A reading of the contract shows that weight of cargo is always expressed to be the sole measure of compensation, except that plaintiff is protected if the Government offers light cargo such as feathers or corn flakes. In that event the minimum ACL is the measure of compensation. Here it would mean that the price for 19.75 or 19 tons, depending on the season, is the floor below which the compensation for making a flight cannot fall, however light the cargo is in fact. There is nothing to show this is an anomalous or absurd result. We deem we know judicially that, with a lesser weight to carry, even though the cargo space is filled, an aircraft is easier to get in the air, easier to land, and goes to its destination faster with less expenditure of fuel. If this were not so here, it should have been demonstrated by evidence or in the stipulation. There is nothing to show either that the space defendant used for light cargo above that required for the minimum ACL converted per clause 2, would have been of any use or value to plaintiff if defendant had not used it. It could not have been used for private cargo.

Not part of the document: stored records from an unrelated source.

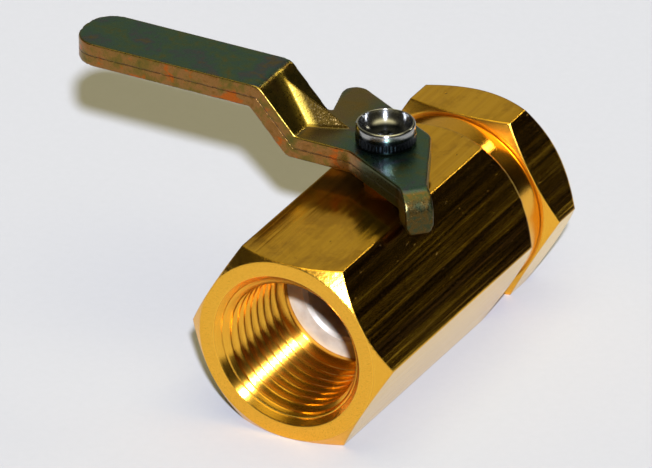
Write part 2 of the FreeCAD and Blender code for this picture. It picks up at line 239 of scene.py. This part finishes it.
def edge_mask(tree, radius_mm, low=0.02, high=0.25):
    """1 on edges sharper than the given radius, from the difference to a rounded normal."""
    rounded = add(tree, "ShaderNodeBevel", (("Radius", radius_mm * MM),), samples=6).outputs[0]
    flat = add(tree, "ShaderNodeNewGeometry").outputs["Normal"]
    dot = add(tree, "ShaderNodeVectorMath", ((0, rounded), (1, flat)), operation="DOT_PRODUCT")
    off = inverse(tree, dot.outputs["Value"])
    return smooth(tree, off, low, high)


def stretch_highlights(tree, shader, grooves, strength):
    """Highlights drawn out across grooves that run along the given direction."""
    along = add(tree, "ShaderNodeVectorTransform", (("Vector", grooves),), vector_type="VECTOR",
                convert_from="OBJECT", convert_to="WORLD").outputs[0]
    put(tree, shader.inputs["Tangent"], along)
    put(tree, shader.inputs["Anisotropic"], strength)
    shader.inputs["Anisotropic Rotation"].default_value = 0.25


def relief(tree, shader, layers, edge_mm=None):
    """Bump layers of (height socket, depth in millimetres, strength), over softened edges."""
    normal = None
    if edge_mm:
        normal = add(tree, "ShaderNodeBevel", (("Radius", edge_mm * MM),), samples=8).outputs[0]
    for height, depth, strength in layers:
        bump = add(tree, "ShaderNodeBump", (("Height", height), ("Distance", depth * MM),
                                            ("Strength", strength)))
        if normal is not None:
            put(tree, bump.inputs["Normal"], normal)
        normal = bump.outputs[0]
    put(tree, shader.inputs["Normal"], normal)


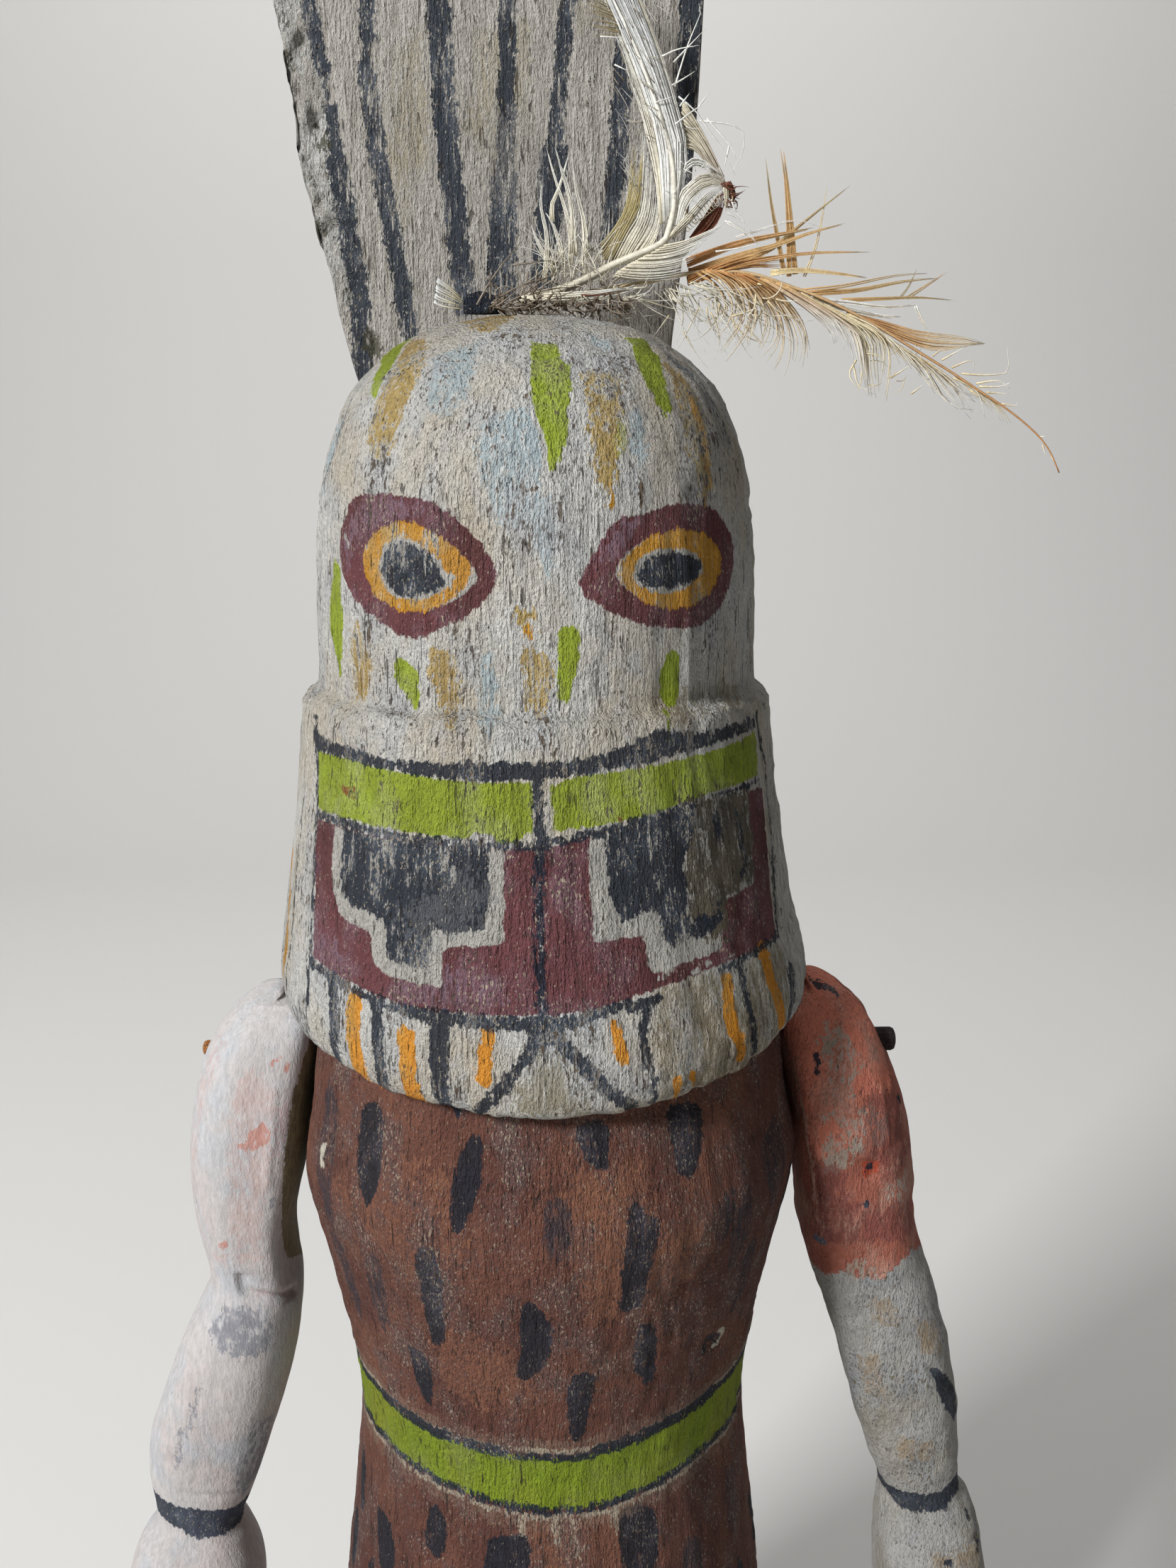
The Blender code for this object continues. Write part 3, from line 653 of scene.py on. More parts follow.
DOME_STROKES = {
    "slate": [
        ([(-71, 405.6), (-69, 398), (-71, 389)], 2.0), ([(57, 411.4), (61.4, 405), (62.4, 395.6)], 4.2)],
    "pale blue": [([(-73, 398), (-74, 388)], 4.0)],
    "lime": [([(30.6, 348), (30, 342.8)], 0.9)],
    "ochre": [([(18, 388), (18, 383.8)], 1.0), ([(50, 404), (50.4, 396), (48.6, 389), (46, 385)], 1.8)],
    "dirt": [
        ([(-12, 420.4), (0, 420.5), (20, 420)], 3.4), ([(26, 409), (27, 402)], 1.8),
        ([(-7.6, 395), (-7, 388)], 1.2)],
}

# Plain dabs round the back of the dome: angle, height and length.
DABS_BEHIND = [(-122, 396, 22), (-152, 372, 18), (178, 398, 24), (150, 366, 18), (116, 392, 22)]

# The panel across the mouth.
PANEL_PATCHES = {
    "maroon": [
        [(-59, 325.4), (-57, 312), (-55, 299), (-45, 297.3), (-25, 295), (0, 295.4), (0, 325)],
        [(0, 325), (10, 327), (32, 330), (64, 330), (62, 315), (60, 300.6), (31, 300), (13, 296.7),
         (0, 295)]],
    "white line": [
        [(-51, 325), (-50.4, 316.8), (-48.4, 312), (-47, 308.8), (-40.6, 308), (-36.6, 307.4), (-35.6, 302),
         (-32, 300.2), (-20, 299.6), (-19.5, 306.4), (-17, 307.2), (-7.3, 308), (-7, 325)],
        [(10.4, 327), (10.3, 308.2), (21, 308.5), (21.3, 301.6), (30, 302.3), (39.2, 302.8), (41, 309),
         (42, 311.5), (53, 313), (54.6, 320), (55.4, 331), (32, 331)]],
    "bare": [
        [(32.6, 331.4), (55, 331.4), (55, 320), (53, 314), (47, 312.6), (43, 311.6), (42.6, 306),
         (38, 304.4), (35, 307), (31.6, 309.6), (31.6, 319)]],
    "dark": [
        [(-47.6, 325), (-47, 317.2), (-45.6, 313), (-42.7, 311.2), (-34, 310.6), (-32.3, 308.3),
         (-32.6, 304.2), (-30.7, 303), (-22.4, 302.6), (-22.2, 309.4), (-16, 309.8), (-11.4, 310.4),
         (-10.2, 314.6), (-10, 325.6)],
        [(13.6, 328), (14.3, 316.2), (15, 314), (16.4, 311.6), (19, 311.8), (20.4, 312.6), (24.6, 312.2),
         (25.2, 306.9), (26.6, 305.6), (31, 306.6), (35, 306.6), (37, 308), (36, 310.2), (34.6, 310.6),
         (33.4, 308.8), (31.4, 310), (32.4, 315), (31.6, 319), (33.6, 323), (36, 327), (37, 331), (27, 330)],
        [(33, 306), (37, 306.4), (40.4, 308.4), (40.8, 311.6), (39.4, 312), (38.4, 309.8), (35, 309),
         (33, 310)],
        [(-65, 341), (-43, 340.4), (-33, 339.3), (-14, 340.1), (6, 340.2), (14, 341.4), (28, 345),
         (39, 343.4), (64, 344), (63, 341.8), (44, 340.9), (27, 339.5), (6, 337.5), (-13, 336.6),
         (-33, 337.6), (-64, 338.2)],
        [(-3.4, 295.6), (3.4, 295.6), (4, 291.6), (1.4, 289.4), (-1, 289.4), (-3, 291.6)]],
    "lime": [
        [(-62, 337.8), (-60, 327), (-42, 327), (-15, 326.4), (-13, 327.7), (-10, 327.5), (-9, 326),
         (-5, 325.8), (-1, 328), (-1.2, 336.8), (-13, 336.6), (-33, 337.5), (-49, 338.4)],
        [(2.2, 336.2), (8, 337.6), (31, 339.1), (52, 340.2), (63, 341.2), (62, 332.4), (40, 331.9),
         (21, 329.2), (3, 328)]],
    "purple bloom": [
        [(-57, 307), (-49, 304), (-40, 300), (-44, 296), (-56, 298)],
        [(-30, 299), (-16, 304), (-6, 300), (-10, 296), (-28, 296)],
        [(-57, 377), (-50, 384), (-36, 386), (-24, 384), (-34, 381.4), (-46, 380), (-53, 373)],
        [(12, 374), (20, 382), (26, 382), (20, 376)]],
    "stain": [
        [(-2.6, 289), (2.6, 289), (8, 281), (9, 276.4), (-7, 276.4), (-6, 281)],
        [(22, 298), (36, 299.6), (60, 299), (62, 286), (52, 277), (30, 276.6), (22, 277)],
        [(30, 345), (60, 346), (64, 350), (44, 352), (28, 350)]],
    "ash": [
        [(-29, 303), (-24, 302), (-20, 309), (-12, 311), (-10, 318), (-16, 322), (-24, 316), (-29, 312)]],
    "spot": [
        [(-49.6, 333), (-48, 331.6), (-45, 330.6), (-43.4, 331.4), (-45, 333)],
        [(-9, 336.6), (-7, 335.4), (-6, 336.4)], [(15, 329.9), (18, 328.8), (18.4, 330)]],
}
PANEL_STROKES = {
    "dark": [
        ([(-60, 326), (-46, 326.2), (-24, 325.6), (-1, 325.3), (13, 327.6), (31, 330.2)], 1.7),
        ([(44, 331.4), (62, 331.6)], 1.0), ([(-56, 297.8), (-42, 296), (-28, 294.4)], 1.8),
        ([(-28, 294.4), (-12, 294), (0, 293.8), (6, 294.2)], 2.7),
        ([(6, 294.2), (13, 296), (23, 296.6)], 1.9), ([(38, 299.4), (50, 300.4), (61, 300.7)], 1.5),
        ([(0, 338), (0.3, 326), (-0.2, 312), (-0.4, 295)], 1.9),
        ([(50, 321.6), (51, 318), (50.4, 315.8), (48.6, 315.2)], 1.3), ([(42, 328), (43, 323.4)], 2.0),
        ([(50, 327), (50.6, 322)], 1.6), ([(46, 326), (46.4, 322)], 0.8),
        ([(-64, 344), (-61, 330), (-58, 316), (-57, 304), (-56, 291), (-58, 280)], 1.3),
        ([(-69.5, 330), (-69, 312), (-68, 298), (-72, 280.6)], 1.1),
        ([(65, 344), (68, 334), (68, 326), (64.6, 314), (61, 300.4)], 1.5)],
    "white line": [
        ([(2.6, 337), (2.2, 328)], 0.9), ([(23, 300.2), (27, 300.9)], 0.8), ([(31, 300), (36, 301.2)], 0.8),
        ([(39, 300.6), (43, 301.6)], 0.9)],
    "maroon": [([(26, 299.6), (44, 301.6)], 1.2)],
    "ochre": [([(-85, 330), (-79, 312), (-72, 297), (-75, 291), (-80, 282)], 2.4)],
}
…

While the plaintiff says that clause 2 reflects an obligation on the Government to pay for cubic space, it never explains with any clarity how this is stated in the contract language. Actually, to stay in the ring at all, plaintiff would have had to revise its contention. It would have had to interpret clause 2 as a specification that the offered cargo would average a density of 10 pounds per cubic foot. Then, if cargo of a different average density were offered it would arguably be a change. It is however, too late for that technique in this litigation. The stipulated facts do not suffice for it. The plaintiff would have had to take into consideration cases, which no doubt occurred, where the average density of an aircraft's cargo was over 10 pounds. Then the Government would be entitled to an equitable adjustment in its favor for all the extra vacant space left in the plane, which by plaintiff's theory is such a valuable commodity. Allowance for this would have to be made in offset for the cases of density under 10 pounds. It certainly would require a showing that any kind of equitable adjustment for plaintiff was indicated, which showing is completely absent here. Plaintiff has in fact submitted nothing to show that its claim has any equity whatever.


In accordance with the foregoing and with the parties' stipulations, judgment is awarded the plaintiff for $1,467.52, and its petition as to the remaining claims therein is dismissed.